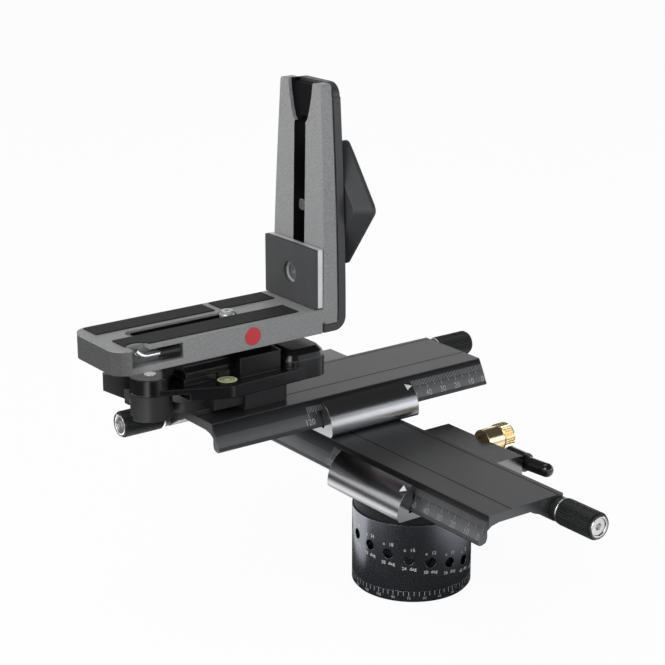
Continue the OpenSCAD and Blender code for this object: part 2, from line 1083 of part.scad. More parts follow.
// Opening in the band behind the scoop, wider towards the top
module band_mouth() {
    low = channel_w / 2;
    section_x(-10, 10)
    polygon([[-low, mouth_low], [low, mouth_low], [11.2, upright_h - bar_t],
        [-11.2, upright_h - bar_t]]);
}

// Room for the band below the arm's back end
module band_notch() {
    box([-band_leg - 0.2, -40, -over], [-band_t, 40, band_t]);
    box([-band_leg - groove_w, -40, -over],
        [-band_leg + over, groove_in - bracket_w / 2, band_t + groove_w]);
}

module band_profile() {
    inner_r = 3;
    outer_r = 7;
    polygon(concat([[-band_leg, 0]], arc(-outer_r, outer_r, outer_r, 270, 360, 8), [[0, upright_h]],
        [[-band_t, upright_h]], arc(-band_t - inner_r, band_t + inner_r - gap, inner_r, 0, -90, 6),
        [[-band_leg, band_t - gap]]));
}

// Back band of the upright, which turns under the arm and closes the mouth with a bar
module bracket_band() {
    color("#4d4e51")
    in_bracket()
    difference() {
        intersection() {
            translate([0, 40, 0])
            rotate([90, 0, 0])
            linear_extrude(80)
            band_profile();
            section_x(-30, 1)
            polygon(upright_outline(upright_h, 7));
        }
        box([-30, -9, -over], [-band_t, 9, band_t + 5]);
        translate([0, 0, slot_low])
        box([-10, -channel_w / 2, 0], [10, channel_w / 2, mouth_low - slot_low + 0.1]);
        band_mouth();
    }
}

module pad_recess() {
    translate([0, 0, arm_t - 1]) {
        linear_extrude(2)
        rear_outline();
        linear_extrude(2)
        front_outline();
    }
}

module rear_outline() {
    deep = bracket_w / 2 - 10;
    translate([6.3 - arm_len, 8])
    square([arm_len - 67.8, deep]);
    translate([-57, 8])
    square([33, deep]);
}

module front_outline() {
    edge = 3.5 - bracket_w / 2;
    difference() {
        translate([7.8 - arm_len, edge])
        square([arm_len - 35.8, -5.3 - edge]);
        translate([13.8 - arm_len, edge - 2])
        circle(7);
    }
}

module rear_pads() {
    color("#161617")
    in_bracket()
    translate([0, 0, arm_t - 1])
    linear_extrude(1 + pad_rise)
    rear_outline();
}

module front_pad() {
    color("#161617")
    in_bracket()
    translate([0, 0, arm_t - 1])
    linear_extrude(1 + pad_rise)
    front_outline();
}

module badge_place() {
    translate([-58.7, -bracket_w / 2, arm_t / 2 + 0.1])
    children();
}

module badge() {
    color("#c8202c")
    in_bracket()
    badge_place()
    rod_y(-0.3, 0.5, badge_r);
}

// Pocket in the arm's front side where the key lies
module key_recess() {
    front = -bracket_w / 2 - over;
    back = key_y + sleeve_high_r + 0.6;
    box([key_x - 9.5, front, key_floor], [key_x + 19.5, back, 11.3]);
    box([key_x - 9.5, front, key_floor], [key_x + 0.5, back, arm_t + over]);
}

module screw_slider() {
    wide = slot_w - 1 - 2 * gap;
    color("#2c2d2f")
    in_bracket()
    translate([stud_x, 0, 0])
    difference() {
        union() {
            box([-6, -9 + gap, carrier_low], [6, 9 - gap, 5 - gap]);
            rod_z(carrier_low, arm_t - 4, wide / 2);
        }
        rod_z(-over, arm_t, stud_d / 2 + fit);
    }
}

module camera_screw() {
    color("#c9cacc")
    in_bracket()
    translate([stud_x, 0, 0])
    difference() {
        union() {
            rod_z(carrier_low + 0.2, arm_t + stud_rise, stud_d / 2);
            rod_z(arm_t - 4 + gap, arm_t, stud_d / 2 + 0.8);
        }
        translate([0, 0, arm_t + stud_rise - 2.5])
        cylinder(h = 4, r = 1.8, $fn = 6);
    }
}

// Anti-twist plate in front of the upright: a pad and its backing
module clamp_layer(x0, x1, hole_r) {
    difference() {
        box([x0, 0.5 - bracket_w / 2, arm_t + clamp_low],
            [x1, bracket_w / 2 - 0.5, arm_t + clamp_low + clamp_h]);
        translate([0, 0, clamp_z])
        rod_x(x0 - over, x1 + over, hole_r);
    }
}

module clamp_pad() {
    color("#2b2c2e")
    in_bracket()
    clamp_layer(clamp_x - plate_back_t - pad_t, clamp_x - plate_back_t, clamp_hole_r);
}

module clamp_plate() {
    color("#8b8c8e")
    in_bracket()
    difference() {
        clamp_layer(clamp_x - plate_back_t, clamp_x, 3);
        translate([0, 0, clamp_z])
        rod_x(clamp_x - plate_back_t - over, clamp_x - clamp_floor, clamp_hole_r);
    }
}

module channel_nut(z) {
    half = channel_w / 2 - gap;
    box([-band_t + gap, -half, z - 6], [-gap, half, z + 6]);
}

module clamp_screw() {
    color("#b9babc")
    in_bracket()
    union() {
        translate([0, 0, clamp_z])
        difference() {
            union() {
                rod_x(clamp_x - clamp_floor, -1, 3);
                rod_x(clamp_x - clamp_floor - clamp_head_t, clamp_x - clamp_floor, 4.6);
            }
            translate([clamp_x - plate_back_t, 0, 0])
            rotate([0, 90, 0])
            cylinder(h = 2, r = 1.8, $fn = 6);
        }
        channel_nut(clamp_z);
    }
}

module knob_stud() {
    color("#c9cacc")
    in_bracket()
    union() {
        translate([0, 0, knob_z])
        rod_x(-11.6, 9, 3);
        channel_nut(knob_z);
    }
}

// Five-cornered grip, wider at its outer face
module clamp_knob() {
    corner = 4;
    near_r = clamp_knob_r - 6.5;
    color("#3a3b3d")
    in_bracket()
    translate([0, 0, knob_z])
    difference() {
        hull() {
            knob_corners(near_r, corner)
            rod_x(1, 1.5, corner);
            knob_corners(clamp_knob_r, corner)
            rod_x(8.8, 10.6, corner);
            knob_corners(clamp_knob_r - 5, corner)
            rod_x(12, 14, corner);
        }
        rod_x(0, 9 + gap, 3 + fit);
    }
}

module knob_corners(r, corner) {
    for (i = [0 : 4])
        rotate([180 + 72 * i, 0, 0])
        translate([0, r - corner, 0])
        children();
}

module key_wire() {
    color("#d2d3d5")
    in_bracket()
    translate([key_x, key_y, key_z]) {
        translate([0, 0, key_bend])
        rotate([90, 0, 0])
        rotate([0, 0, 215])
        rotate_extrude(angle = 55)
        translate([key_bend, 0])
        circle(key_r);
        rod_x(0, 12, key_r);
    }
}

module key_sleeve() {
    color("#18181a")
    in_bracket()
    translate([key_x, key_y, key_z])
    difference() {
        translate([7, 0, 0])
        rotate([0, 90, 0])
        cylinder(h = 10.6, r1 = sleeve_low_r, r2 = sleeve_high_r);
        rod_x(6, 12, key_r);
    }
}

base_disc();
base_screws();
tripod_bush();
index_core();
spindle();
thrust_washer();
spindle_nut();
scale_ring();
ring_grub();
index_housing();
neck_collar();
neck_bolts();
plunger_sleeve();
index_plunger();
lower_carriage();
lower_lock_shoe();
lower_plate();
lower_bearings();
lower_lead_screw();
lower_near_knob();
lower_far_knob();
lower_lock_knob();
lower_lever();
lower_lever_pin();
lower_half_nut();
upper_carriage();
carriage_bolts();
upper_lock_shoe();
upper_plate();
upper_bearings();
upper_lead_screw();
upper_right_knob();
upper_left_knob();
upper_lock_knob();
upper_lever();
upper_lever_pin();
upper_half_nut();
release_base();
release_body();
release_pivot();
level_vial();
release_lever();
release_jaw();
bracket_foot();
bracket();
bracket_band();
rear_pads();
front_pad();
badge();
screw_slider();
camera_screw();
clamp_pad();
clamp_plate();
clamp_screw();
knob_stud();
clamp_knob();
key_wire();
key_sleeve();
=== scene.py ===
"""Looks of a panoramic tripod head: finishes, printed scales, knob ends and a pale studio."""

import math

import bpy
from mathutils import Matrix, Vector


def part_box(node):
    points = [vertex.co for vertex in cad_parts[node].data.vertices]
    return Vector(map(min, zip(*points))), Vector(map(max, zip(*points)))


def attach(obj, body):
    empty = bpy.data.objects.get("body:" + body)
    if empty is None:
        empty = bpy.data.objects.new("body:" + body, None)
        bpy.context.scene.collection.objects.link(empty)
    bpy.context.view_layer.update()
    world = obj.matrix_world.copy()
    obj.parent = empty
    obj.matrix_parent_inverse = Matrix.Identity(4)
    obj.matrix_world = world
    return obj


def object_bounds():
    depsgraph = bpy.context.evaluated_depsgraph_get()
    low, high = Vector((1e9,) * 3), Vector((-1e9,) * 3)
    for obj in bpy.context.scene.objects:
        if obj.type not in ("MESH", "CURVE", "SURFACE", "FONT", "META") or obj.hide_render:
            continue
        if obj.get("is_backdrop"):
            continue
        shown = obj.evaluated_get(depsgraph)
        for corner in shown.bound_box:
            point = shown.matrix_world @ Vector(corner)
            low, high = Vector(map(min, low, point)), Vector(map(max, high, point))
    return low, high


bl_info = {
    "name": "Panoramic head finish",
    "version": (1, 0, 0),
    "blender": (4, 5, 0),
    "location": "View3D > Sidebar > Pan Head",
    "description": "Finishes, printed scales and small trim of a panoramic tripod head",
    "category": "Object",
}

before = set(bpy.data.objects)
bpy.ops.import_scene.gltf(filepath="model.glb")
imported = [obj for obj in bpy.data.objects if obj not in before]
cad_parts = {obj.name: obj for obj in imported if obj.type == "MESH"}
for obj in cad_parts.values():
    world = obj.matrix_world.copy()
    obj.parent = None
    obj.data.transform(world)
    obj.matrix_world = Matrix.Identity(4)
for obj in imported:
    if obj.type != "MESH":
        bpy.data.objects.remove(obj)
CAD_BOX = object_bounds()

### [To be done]
Quote exactly the lines running from the line with "base_disc();" through the line with "point = shown.matrix_world", both ends included, and nothing more.

### [Output below]
base_disc();
base_screws();
tripod_bush();
index_core();
spindle();
thrust_washer();
spindle_nut();
scale_ring();
ring_grub();
index_housing();
neck_collar();
neck_bolts();
plunger_sleeve();
index_plunger();
lower_carriage();
lower_lock_shoe();
lower_plate();
lower_bearings();
lower_lead_screw();
lower_near_knob();
lower_far_knob();
lower_lock_knob();
lower_lever();
lower_lever_pin();
lower_half_nut();
upper_carriage();
carriage_bolts();
upper_lock_shoe();
upper_plate();
upper_bearings();
upper_lead_screw();
upper_right_knob();
upper_left_knob();
upper_lock_knob();
upper_lever();
upper_lever_pin();
upper_half_nut();
release_base();
release_body();
release_pivot();
level_vial();
release_lever();
release_jaw();
bracket_foot();
bracket();
bracket_band();
rear_pads();
front_pad();
badge();
screw_slider();
camera_screw();
clamp_pad();
clamp_plate();
clamp_screw();
knob_stud();
clamp_knob();
key_wire();
key_sleeve();
=== scene.py ===
"""Looks of a panoramic tripod head: finishes, printed scales, knob ends and a pale studio."""

import math

import bpy
from mathutils import Matrix, Vector


def part_box(node):
    points = [vertex.co for vertex in cad_parts[node].data.vertices]
    return Vector(map(min, zip(*points))), Vector(map(max, zip(*points)))


def attach(obj, body):
    empty = bpy.data.objects.get("body:" + body)
    if empty is None:
        empty = bpy.data.objects.new("body:" + body, None)
        bpy.context.scene.collection.objects.link(empty)
    bpy.context.view_layer.update()
    world = obj.matrix_world.copy()
    obj.parent = empty
    obj.matrix_parent_inverse = Matrix.Identity(4)
    obj.matrix_world = world
    return obj


def object_bounds():
    depsgraph = bpy.context.evaluated_depsgraph_get()
    low, high = Vector((1e9,) * 3), Vector((-1e9,) * 3)
    for obj in bpy.context.scene.objects:
        if obj.type not in ("MESH", "CURVE", "SURFACE", "FONT", "META") or obj.hide_render:
            continue
        if obj.get("is_backdrop"):
            continue
        shown = obj.evaluated_get(depsgraph)
        for corner in shown.bound_box:
            point = shown.matrix_world @ Vector(corner)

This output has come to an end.